Through a two-step approach, the Pathways Initiative is creating the Regional Organization for Western Energy with an independent board, selected by a group of western stakeholders, that will have sole authority over the CAISO western markets, EDAM, and the real-time market, the Western Energy Imbalance Market (WEIM). This new governance framework ensures that no single state has undue influence over regional market operations. Meanwhile, Markets+ is still in the preliminary stage of creating its own independent governance framework, with the final Markets+ Independent Panel not scheduled to be sat until after Markets+ goes live in 2027.

A call to action

With EDAM set to go live this May and Markets+ still working toward a fall 2027 launch, it is time for both SPP and CAISO to move past the “spirit of cooperation” talk and move into the “doing something about it” phase. To avoid harm to consumers, both operators need to work together and commit to: 

  • Developing formal protocols for congestion management and emergency procedures that are binding and transparent. 

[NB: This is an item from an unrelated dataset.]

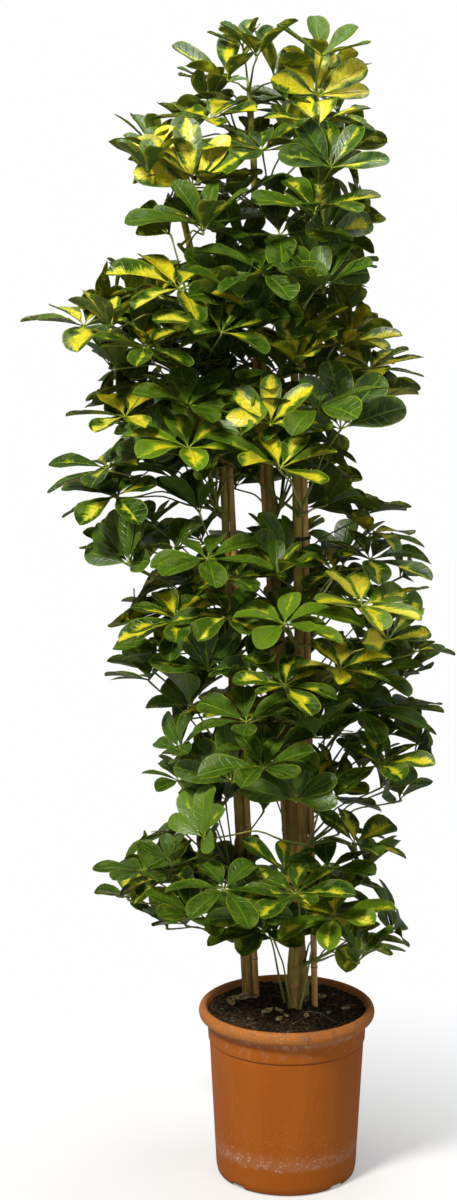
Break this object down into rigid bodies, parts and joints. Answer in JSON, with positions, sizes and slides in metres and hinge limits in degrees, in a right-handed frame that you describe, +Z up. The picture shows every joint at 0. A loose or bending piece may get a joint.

  • Aligning network models and real-time data exchange to ensure one market solution does not compromise the other’s reliability. 

  • Establishing fair rules for hurdle rates and delivery priorities to ensure the grid’s backbone is utilized for the benefit of all western ratepayers. 

While we continue to urge the prioritization of a path toward a single, integrated western market, we understand that a few western utilities still state that they aim to join Markets+, and we therefore urge tangible action on seams now. Managing day-ahead market seams is not a simple task of goodwill between market operators; it will require fundamental changes to how the grid is modeled and coordinated.